* start *

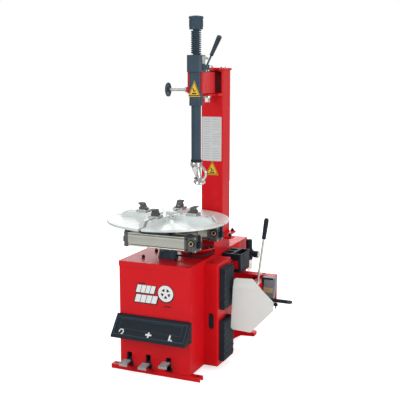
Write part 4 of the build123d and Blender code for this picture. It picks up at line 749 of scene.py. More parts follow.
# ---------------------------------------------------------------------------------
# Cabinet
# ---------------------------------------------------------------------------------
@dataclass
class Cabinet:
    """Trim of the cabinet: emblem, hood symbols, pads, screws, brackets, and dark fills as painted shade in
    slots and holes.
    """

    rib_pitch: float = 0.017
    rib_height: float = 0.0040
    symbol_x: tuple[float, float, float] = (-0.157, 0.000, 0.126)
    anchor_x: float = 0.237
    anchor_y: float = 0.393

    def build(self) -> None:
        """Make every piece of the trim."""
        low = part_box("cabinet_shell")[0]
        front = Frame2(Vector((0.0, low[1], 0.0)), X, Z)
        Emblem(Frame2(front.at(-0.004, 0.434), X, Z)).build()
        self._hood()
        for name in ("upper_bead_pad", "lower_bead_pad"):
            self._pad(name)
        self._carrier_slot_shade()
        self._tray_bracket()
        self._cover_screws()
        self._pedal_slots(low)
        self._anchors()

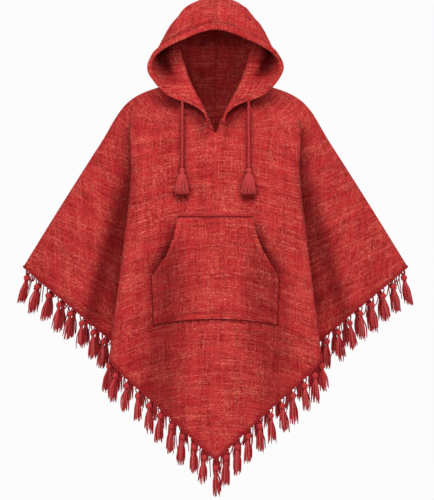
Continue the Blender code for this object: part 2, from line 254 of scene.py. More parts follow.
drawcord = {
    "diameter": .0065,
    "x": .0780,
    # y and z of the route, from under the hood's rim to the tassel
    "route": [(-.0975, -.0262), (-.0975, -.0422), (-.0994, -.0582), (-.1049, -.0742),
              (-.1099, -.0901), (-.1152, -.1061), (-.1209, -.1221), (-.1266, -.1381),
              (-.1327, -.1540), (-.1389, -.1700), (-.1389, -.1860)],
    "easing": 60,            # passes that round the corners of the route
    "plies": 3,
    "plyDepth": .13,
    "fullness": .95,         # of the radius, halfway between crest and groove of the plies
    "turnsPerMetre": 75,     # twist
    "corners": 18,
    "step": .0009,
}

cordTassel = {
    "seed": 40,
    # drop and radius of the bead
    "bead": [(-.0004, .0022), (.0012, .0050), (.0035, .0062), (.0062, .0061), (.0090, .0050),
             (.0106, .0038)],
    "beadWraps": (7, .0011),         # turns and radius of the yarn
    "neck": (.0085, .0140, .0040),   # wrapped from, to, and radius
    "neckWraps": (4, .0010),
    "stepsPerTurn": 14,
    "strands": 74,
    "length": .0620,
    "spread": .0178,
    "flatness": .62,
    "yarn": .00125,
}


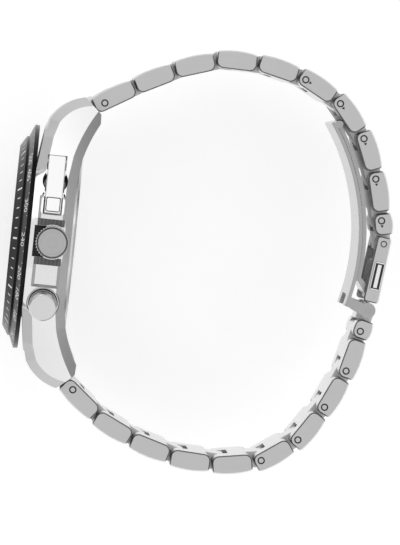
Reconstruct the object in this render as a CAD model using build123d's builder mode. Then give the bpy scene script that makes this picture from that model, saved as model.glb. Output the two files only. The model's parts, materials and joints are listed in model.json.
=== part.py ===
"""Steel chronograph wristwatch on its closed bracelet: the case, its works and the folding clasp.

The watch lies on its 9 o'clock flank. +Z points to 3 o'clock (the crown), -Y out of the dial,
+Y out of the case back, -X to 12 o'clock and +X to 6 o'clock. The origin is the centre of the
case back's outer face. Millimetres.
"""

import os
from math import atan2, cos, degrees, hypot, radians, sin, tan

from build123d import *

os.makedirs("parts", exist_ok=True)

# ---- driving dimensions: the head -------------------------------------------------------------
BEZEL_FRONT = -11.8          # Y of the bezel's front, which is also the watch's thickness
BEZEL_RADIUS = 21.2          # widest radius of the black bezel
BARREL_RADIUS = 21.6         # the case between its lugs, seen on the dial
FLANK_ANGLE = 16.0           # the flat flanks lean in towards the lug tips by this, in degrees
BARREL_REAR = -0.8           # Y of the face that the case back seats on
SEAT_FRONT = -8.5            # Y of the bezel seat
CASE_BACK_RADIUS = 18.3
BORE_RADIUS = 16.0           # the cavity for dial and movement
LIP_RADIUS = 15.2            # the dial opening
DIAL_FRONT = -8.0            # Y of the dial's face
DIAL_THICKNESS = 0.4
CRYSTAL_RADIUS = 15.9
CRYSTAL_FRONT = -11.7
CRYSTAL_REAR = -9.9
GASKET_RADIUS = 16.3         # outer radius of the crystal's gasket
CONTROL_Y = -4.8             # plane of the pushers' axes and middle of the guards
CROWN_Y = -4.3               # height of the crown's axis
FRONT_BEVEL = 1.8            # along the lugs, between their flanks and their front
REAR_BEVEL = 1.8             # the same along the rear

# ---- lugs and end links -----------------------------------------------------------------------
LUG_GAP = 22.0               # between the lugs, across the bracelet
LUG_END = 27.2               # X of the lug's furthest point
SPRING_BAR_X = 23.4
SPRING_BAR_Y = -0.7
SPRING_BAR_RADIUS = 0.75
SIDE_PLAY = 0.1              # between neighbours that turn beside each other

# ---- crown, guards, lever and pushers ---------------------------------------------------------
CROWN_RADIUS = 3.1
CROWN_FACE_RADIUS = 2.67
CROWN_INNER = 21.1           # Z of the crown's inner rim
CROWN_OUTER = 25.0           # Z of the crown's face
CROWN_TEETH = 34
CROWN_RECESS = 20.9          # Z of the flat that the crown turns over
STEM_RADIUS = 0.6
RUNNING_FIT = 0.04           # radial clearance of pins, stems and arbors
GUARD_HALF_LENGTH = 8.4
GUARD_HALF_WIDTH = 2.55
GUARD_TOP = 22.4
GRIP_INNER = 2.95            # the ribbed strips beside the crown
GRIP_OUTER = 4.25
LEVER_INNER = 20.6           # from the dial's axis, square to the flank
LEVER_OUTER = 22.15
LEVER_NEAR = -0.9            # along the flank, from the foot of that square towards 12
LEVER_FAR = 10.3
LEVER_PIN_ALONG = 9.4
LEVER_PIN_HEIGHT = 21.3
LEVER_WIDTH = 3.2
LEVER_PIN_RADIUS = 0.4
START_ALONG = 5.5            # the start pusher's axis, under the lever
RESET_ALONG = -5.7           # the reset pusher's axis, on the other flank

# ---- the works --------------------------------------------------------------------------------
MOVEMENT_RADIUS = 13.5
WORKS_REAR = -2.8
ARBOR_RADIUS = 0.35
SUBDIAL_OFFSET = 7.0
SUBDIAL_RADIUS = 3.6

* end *

Aim ▸
Write out the material exactly as given.

Reply ▸
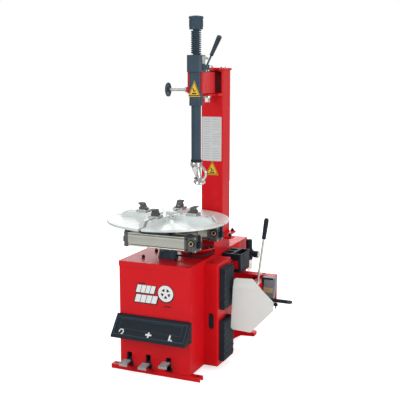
Write part 4 of the build123d and Blender code for this picture. It picks up at line 749 of scene.py. More parts follow.
# ---------------------------------------------------------------------------------
# Cabinet
# ---------------------------------------------------------------------------------
@dataclass
class Cabinet:
    """Trim of the cabinet: emblem, hood symbols, pads, screws, brackets, and dark fills as painted shade in
    slots and holes.
    """

    rib_pitch: float = 0.017
    rib_height: float = 0.0040
    symbol_x: tuple[float, float, float] = (-0.157, 0.000, 0.126)
    anchor_x: float = 0.237
    anchor_y: float = 0.393

    def build(self) -> None:
        """Make every piece of the trim."""
        low = part_box("cabinet_shell")[0]
        front = Frame2(Vector((0.0, low[1], 0.0)), X, Z)
        Emblem(Frame2(front.at(-0.004, 0.434), X, Z)).build()
        self._hood()
        for name in ("upper_bead_pad", "lower_bead_pad"):
            self._pad(name)
        self._carrier_slot_shade()
        self._tray_bracket()
        self._cover_screws()
        self._pedal_slots(low)
        self._anchors()

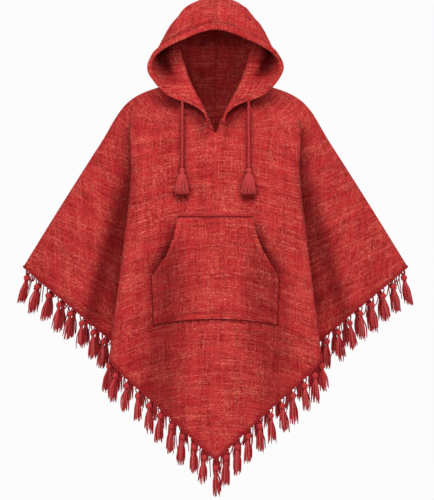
Continue the Blender code for this object: part 2, from line 254 of scene.py. More parts follow.
drawcord = {
    "diameter": .0065,
    "x": .0780,
    # y and z of the route, from under the hood's rim to the tassel
    "route": [(-.0975, -.0262), (-.0975, -.0422), (-.0994, -.0582), (-.1049, -.0742),
              (-.1099, -.0901), (-.1152, -.1061), (-.1209, -.1221), (-.1266, -.1381),
              (-.1327, -.1540), (-.1389, -.1700), (-.1389, -.1860)],
    "easing": 60,            # passes that round the corners of the route
    "plies": 3,
    "plyDepth": .13,
    "fullness": .95,         # of the radius, halfway between crest and groove of the plies
    "turnsPerMetre": 75,     # twist
    "corners": 18,
    "step": .0009,
}

cordTassel = {
    "seed": 40,
    # drop and radius of the bead
    "bead": [(-.0004, .0022), (.0012, .0050), (.0035, .0062), (.0062, .0061), (.0090, .0050),
             (.0106, .0038)],
    "beadWraps": (7, .0011),         # turns and radius of the yarn
    "neck": (.0085, .0140, .0040),   # wrapped from, to, and radius
    "neckWraps": (4, .0010),
    "stepsPerTurn": 14,
    "strands": 74,
    "length": .0620,
    "spread": .0178,
    "flatness": .62,
    "yarn": .00125,
}


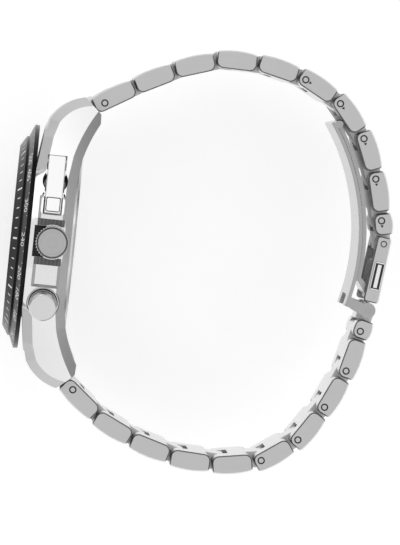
Reconstruct the object in this render as a CAD model using build123d's builder mode. Then give the bpy scene script that makes this picture from that model, saved as model.glb. Output the two files only. The model's parts, materials and joints are listed in model.json.
=== part.py ===
"""Steel chronograph wristwatch on its closed bracelet: the case, its works and the folding clasp.

The watch lies on its 9 o'clock flank. +Z points to 3 o'clock (the crown), -Y out of the dial,
+Y out of the case back, -X to 12 o'clock and +X to 6 o'clock. The origin is the centre of the
case back's outer face. Millimetres.
"""

import os
from math import atan2, cos, degrees, hypot, radians, sin, tan

from build123d import *

os.makedirs("parts", exist_ok=True)

# ---- driving dimensions: the head -------------------------------------------------------------
BEZEL_FRONT = -11.8          # Y of the bezel's front, which is also the watch's thickness
BEZEL_RADIUS = 21.2          # widest radius of the black bezel
BARREL_RADIUS = 21.6         # the case between its lugs, seen on the dial
FLANK_ANGLE = 16.0           # the flat flanks lean in towards the lug tips by this, in degrees
BARREL_REAR = -0.8           # Y of the face that the case back seats on
SEAT_FRONT = -8.5            # Y of the bezel seat
CASE_BACK_RADIUS = 18.3
BORE_RADIUS = 16.0           # the cavity for dial and movement
LIP_RADIUS = 15.2            # the dial opening
DIAL_FRONT = -8.0            # Y of the dial's face
DIAL_THICKNESS = 0.4
CRYSTAL_RADIUS = 15.9
CRYSTAL_FRONT = -11.7
CRYSTAL_REAR = -9.9
GASKET_RADIUS = 16.3         # outer radius of the crystal's gasket
CONTROL_Y = -4.8             # plane of the pushers' axes and middle of the guards
CROWN_Y = -4.3               # height of the crown's axis
FRONT_BEVEL = 1.8            # along the lugs, between their flanks and their front
REAR_BEVEL = 1.8             # the same along the rear

# ---- lugs and end links -----------------------------------------------------------------------
LUG_GAP = 22.0               # between the lugs, across the bracelet
LUG_END = 27.2               # X of the lug's furthest point
SPRING_BAR_X = 23.4
SPRING_BAR_Y = -0.7
SPRING_BAR_RADIUS = 0.75
SIDE_PLAY = 0.1              # between neighbours that turn beside each other

# ---- crown, guards, lever and pushers ---------------------------------------------------------
CROWN_RADIUS = 3.1
CROWN_FACE_RADIUS = 2.67
CROWN_INNER = 21.1           # Z of the crown's inner rim
CROWN_OUTER = 25.0           # Z of the crown's face
CROWN_TEETH = 34
CROWN_RECESS = 20.9          # Z of the flat that the crown turns over
STEM_RADIUS = 0.6
RUNNING_FIT = 0.04           # radial clearance of pins, stems and arbors
GUARD_HALF_LENGTH = 8.4
GUARD_HALF_WIDTH = 2.55
GUARD_TOP = 22.4
GRIP_INNER = 2.95            # the ribbed strips beside the crown
GRIP_OUTER = 4.25
LEVER_INNER = 20.6           # from the dial's axis, square to the flank
LEVER_OUTER = 22.15
LEVER_NEAR = -0.9            # along the flank, from the foot of that square towards 12
LEVER_FAR = 10.3
LEVER_PIN_ALONG = 9.4
LEVER_PIN_HEIGHT = 21.3
LEVER_WIDTH = 3.2
LEVER_PIN_RADIUS = 0.4
START_ALONG = 5.5            # the start pusher's axis, under the lever
RESET_ALONG = -5.7           # the reset pusher's axis, on the other flank

# ---- the works --------------------------------------------------------------------------------
MOVEMENT_RADIUS = 13.5
WORKS_REAR = -2.8
ARBOR_RADIUS = 0.35
SUBDIAL_OFFSET = 7.0
SUBDIAL_RADIUS = 3.6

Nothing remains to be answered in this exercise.